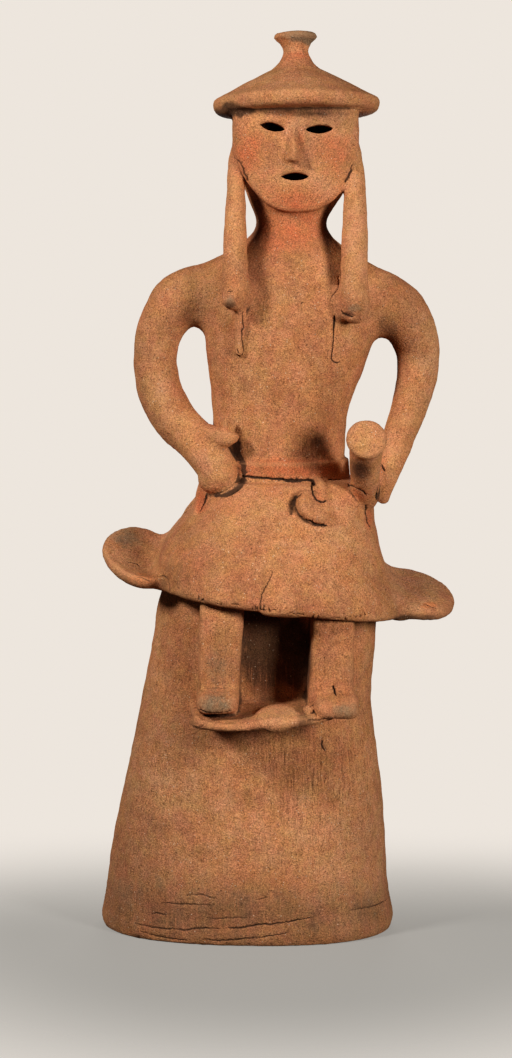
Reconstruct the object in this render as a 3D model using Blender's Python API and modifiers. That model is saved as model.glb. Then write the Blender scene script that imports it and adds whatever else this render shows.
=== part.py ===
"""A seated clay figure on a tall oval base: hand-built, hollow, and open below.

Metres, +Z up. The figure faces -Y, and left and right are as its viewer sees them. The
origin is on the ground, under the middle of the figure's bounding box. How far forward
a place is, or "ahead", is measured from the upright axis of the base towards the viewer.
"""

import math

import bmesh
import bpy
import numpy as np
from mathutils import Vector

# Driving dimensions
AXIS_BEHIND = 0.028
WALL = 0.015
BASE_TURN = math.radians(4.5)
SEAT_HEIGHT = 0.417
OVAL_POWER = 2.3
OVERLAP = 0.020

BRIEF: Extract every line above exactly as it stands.

THE REPLY:
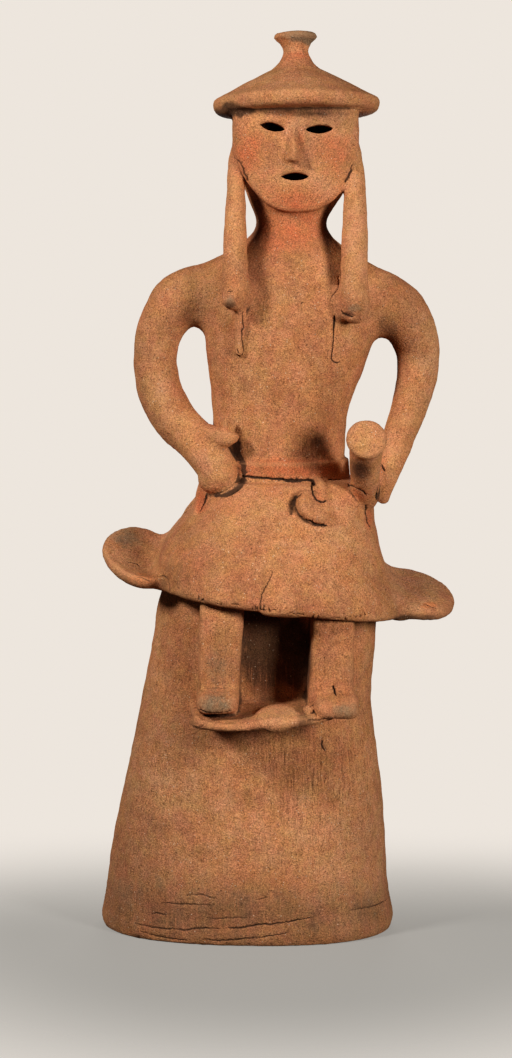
Reconstruct the object in this render as a 3D model using Blender's Python API and modifiers. That model is saved as model.glb. Then write the Blender scene script that imports it and adds whatever else this render shows.
=== part.py ===
"""A seated clay figure on a tall oval base: hand-built, hollow, and open below.

Metres, +Z up. The figure faces -Y, and left and right are as its viewer sees them. The
origin is on the ground, under the middle of the figure's bounding box. How far forward
a place is, or "ahead", is measured from the upright axis of the base towards the viewer.
"""

import math

import bmesh
import bpy
import numpy as np
from mathutils import Vector

# Driving dimensions
AXIS_BEHIND = 0.028
WALL = 0.015
BASE_TURN = math.radians(4.5)
SEAT_HEIGHT = 0.417
OVAL_POWER = 2.3
OVERLAP = 0.020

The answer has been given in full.